▶ Written request: What is needed is an exact copy of the lines from the line containing "for node in" to the line containing "imported = [obj", both lines included, and nothing else.

▶ Input records:
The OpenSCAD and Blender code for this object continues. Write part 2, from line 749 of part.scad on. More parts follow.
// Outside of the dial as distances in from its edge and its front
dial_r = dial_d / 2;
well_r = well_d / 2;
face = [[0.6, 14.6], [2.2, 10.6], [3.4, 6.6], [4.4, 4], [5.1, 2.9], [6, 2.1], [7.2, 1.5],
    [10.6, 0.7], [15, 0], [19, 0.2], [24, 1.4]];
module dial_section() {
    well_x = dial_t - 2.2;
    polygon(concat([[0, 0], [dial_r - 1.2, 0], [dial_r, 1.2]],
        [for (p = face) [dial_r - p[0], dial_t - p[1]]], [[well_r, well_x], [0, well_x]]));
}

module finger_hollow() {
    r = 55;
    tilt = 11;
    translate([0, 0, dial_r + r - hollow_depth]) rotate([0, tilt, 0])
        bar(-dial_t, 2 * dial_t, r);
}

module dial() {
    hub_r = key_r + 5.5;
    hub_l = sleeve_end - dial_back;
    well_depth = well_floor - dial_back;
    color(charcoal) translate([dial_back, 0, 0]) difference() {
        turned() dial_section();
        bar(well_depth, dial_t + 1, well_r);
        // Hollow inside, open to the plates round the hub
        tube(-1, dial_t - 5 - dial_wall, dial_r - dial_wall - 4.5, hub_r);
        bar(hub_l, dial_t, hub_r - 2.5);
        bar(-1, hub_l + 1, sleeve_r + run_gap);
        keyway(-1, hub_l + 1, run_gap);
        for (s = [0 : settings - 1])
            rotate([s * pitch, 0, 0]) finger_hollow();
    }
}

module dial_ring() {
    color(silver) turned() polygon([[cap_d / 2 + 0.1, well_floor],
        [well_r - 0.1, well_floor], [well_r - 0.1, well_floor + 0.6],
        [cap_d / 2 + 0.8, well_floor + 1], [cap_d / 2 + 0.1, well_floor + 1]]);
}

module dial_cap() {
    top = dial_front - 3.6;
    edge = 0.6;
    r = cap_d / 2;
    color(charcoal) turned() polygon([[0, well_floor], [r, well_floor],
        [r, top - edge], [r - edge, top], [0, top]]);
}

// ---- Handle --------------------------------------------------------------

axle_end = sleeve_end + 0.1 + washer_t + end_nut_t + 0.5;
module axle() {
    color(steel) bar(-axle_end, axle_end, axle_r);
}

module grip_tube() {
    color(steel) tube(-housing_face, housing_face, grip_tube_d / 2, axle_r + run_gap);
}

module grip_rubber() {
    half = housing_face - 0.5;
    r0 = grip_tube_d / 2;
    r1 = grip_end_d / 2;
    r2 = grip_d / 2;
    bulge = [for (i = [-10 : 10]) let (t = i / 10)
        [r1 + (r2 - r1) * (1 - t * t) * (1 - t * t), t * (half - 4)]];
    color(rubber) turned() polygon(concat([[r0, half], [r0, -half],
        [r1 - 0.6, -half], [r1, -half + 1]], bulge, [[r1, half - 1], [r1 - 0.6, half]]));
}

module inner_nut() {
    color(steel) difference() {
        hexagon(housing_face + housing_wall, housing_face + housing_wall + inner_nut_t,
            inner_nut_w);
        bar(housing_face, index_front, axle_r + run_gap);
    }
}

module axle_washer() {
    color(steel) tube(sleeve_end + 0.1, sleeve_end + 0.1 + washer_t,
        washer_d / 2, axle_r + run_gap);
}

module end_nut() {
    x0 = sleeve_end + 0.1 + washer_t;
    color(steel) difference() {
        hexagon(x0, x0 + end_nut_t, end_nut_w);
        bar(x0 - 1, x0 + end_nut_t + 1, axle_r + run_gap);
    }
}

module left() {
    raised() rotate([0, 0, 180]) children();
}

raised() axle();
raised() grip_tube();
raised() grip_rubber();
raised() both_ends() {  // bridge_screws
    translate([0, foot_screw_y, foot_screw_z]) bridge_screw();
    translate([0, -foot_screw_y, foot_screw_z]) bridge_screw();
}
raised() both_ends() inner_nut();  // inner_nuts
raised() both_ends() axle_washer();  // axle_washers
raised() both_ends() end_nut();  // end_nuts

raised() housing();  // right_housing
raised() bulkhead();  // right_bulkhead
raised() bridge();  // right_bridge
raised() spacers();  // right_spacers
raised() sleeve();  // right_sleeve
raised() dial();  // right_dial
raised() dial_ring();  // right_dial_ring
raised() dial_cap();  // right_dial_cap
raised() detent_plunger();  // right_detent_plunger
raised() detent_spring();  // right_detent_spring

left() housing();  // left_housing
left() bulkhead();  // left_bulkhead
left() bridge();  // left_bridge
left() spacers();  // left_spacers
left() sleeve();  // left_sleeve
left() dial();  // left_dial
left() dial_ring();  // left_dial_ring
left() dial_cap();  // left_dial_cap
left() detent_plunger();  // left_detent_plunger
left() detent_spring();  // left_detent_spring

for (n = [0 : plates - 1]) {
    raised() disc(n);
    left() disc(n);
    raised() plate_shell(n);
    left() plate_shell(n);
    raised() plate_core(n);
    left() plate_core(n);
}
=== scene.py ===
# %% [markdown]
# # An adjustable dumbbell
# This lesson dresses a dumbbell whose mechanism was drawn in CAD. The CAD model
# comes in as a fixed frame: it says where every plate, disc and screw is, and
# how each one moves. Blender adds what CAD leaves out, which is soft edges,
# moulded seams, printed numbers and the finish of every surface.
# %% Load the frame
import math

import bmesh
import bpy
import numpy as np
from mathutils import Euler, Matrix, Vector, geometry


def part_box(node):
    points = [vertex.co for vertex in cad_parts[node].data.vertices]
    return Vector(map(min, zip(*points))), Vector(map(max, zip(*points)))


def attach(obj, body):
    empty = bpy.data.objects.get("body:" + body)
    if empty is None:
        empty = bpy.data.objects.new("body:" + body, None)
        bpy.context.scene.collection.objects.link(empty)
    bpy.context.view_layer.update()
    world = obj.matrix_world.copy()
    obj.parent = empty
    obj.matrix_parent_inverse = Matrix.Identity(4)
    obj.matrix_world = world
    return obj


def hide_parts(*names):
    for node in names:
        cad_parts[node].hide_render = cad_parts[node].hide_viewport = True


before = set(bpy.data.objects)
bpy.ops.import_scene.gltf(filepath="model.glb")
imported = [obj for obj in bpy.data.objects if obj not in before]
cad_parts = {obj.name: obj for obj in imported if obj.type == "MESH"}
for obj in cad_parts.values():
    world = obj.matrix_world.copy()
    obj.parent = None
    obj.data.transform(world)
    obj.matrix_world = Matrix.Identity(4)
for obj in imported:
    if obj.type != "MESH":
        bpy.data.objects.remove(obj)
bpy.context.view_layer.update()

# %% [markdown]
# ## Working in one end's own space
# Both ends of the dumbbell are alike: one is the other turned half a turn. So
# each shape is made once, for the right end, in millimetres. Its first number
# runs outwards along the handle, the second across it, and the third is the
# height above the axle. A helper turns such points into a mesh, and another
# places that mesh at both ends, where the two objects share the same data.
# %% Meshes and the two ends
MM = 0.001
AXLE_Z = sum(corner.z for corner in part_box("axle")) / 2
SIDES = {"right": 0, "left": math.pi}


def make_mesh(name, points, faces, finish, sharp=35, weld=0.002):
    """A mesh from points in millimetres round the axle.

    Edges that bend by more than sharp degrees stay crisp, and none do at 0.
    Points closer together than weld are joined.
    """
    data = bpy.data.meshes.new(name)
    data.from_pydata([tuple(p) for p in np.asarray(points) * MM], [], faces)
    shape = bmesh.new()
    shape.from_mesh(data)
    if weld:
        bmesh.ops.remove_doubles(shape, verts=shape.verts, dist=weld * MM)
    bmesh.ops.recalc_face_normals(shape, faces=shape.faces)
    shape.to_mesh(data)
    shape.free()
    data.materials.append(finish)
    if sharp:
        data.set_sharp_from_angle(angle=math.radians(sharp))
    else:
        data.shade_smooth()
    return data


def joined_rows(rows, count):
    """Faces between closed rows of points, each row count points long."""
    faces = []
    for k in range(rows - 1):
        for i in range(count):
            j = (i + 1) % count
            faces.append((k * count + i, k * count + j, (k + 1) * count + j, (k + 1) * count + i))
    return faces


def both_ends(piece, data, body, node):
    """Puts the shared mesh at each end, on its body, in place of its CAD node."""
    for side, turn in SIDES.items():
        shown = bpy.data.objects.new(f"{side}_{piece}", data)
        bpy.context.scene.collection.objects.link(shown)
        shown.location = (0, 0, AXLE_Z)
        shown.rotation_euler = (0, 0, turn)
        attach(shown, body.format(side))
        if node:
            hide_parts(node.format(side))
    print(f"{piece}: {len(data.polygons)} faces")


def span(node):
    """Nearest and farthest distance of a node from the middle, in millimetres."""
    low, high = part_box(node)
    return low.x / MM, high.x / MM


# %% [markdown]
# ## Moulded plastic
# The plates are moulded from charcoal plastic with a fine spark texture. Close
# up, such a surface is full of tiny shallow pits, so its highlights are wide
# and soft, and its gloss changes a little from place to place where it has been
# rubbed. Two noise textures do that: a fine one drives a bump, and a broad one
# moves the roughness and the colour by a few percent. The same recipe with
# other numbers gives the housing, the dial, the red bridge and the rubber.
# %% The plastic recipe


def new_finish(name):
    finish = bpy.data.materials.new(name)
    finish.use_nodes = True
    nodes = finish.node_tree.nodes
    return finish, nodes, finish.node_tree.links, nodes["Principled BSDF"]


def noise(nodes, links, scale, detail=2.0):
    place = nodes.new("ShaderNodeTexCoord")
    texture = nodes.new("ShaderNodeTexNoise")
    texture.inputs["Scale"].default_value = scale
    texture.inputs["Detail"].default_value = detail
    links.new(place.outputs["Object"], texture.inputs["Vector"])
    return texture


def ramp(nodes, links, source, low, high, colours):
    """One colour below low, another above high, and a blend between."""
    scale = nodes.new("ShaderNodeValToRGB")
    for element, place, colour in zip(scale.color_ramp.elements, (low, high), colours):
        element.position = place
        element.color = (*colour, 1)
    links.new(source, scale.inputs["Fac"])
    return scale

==

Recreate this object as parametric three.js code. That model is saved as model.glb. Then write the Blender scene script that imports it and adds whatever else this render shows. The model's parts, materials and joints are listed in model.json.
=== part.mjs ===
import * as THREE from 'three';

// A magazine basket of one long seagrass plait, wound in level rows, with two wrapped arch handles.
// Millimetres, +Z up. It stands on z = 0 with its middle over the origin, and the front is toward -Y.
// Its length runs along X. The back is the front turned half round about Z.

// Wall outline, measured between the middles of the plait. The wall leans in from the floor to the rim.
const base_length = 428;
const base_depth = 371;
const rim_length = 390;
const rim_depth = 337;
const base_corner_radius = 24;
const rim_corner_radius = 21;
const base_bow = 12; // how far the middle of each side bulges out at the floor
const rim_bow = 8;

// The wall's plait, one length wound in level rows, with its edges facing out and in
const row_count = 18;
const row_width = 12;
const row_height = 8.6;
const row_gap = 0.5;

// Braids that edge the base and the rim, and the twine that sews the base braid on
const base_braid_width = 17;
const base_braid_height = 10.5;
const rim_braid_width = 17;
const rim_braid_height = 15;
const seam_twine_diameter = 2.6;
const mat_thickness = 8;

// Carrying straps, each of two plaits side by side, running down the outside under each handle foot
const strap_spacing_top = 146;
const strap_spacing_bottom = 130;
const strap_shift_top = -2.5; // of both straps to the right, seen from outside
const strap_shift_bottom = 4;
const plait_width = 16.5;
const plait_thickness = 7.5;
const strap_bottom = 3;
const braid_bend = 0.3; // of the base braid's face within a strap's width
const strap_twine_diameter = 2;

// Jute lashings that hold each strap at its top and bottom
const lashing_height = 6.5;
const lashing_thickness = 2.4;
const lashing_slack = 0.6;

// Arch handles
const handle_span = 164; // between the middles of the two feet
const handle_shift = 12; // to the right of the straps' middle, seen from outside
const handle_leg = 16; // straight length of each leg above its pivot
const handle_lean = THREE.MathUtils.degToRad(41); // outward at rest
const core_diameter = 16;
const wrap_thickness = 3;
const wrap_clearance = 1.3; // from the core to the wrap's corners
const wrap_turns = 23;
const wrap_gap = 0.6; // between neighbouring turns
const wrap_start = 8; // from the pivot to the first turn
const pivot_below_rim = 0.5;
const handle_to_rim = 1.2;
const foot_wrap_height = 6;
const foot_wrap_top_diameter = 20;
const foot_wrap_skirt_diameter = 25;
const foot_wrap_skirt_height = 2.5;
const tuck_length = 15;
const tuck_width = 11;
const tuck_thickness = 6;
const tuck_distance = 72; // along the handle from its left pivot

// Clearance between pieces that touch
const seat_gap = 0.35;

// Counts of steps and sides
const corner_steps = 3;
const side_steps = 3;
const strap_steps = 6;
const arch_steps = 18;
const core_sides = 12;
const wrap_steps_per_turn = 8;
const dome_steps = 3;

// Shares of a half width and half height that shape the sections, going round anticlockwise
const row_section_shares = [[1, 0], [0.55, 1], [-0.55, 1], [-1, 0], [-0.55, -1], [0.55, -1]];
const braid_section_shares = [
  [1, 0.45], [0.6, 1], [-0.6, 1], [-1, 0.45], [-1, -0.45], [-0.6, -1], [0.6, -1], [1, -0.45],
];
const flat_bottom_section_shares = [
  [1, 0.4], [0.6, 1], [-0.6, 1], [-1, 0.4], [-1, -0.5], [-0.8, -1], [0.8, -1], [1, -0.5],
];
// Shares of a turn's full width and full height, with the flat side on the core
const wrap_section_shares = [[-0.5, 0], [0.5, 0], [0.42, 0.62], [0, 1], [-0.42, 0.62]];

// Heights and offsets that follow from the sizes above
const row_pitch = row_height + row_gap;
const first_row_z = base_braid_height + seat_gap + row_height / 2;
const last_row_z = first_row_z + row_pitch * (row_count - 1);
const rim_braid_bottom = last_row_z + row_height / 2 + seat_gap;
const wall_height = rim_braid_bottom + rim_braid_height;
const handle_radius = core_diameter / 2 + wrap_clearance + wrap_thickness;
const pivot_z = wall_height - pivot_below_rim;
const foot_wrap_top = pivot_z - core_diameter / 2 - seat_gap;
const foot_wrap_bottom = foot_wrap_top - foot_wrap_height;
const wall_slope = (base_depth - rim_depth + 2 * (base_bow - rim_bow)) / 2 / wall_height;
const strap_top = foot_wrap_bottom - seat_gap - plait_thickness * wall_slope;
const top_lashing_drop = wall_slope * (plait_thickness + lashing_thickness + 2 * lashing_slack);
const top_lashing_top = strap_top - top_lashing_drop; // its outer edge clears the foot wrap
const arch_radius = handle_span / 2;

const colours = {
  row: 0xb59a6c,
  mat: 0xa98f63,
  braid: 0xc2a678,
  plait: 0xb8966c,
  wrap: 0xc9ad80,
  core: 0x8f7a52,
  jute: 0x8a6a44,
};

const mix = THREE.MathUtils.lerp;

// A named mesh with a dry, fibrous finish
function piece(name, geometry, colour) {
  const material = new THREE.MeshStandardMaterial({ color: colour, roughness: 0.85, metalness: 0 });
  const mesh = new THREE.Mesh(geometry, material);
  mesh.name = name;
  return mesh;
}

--

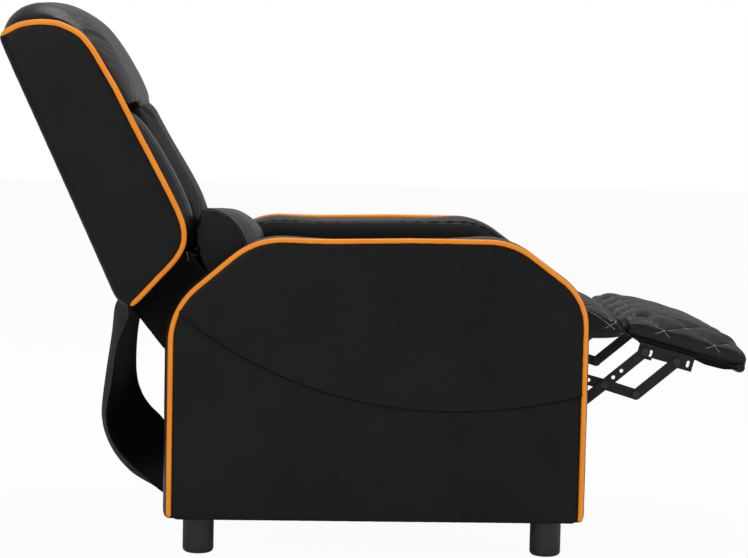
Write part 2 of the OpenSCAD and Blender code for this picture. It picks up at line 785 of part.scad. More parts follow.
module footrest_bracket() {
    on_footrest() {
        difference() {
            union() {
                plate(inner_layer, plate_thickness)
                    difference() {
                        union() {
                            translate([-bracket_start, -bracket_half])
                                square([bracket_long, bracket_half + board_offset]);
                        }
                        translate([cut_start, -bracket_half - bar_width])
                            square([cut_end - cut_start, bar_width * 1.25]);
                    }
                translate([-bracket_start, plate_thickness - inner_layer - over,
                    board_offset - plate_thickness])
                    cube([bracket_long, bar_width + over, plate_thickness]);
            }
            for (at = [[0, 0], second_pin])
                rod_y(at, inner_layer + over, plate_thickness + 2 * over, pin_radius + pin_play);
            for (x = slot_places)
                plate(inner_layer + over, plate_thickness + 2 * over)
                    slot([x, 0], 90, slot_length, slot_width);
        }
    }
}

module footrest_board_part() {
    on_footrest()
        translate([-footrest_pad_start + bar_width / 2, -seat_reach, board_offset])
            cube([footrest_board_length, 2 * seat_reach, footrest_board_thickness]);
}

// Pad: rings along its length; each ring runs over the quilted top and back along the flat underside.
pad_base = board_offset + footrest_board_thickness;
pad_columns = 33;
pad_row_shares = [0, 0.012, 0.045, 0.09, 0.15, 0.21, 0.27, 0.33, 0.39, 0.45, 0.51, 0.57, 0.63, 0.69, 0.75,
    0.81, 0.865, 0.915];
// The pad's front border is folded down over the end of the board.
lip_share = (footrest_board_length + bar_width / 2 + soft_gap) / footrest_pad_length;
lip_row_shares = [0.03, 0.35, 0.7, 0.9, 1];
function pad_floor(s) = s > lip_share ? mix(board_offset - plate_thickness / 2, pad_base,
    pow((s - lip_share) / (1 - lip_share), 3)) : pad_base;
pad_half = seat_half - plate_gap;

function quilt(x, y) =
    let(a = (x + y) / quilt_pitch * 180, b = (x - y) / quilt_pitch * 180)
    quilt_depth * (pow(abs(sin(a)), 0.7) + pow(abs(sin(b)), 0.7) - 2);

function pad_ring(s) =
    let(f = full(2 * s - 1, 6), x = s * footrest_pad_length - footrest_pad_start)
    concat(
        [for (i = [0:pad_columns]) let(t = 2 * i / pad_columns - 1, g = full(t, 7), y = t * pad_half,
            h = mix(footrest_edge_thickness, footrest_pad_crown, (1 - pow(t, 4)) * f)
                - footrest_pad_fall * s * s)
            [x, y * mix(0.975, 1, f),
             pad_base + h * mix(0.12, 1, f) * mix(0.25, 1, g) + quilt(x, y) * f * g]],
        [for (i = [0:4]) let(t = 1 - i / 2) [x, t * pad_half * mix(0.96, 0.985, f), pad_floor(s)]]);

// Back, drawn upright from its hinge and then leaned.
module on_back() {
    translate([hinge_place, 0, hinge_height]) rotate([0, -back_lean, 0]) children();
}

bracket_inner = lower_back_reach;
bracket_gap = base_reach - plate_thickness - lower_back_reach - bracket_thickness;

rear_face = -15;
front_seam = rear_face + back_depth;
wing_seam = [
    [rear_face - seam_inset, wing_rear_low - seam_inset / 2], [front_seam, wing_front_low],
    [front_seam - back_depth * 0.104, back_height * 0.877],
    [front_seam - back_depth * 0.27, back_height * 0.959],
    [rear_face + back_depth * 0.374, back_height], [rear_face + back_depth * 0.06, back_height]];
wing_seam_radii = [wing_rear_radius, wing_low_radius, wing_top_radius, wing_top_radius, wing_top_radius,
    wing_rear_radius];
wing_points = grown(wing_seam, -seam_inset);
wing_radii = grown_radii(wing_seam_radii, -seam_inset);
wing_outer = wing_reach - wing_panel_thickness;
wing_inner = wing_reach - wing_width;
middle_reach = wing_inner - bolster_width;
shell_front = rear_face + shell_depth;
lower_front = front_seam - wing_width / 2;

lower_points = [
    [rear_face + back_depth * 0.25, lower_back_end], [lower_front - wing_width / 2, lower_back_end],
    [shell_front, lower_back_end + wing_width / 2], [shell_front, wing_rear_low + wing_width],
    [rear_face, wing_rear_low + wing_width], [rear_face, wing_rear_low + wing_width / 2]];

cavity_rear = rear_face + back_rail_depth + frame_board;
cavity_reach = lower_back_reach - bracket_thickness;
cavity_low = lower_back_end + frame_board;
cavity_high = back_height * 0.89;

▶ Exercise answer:
    for node in names:
        cad_parts[node].hide_render = cad_parts[node].hide_viewport = True


before = set(bpy.data.objects)
bpy.ops.import_scene.gltf(filepath="model.glb")
imported = [obj for obj in bpy.data.objects if obj not in before]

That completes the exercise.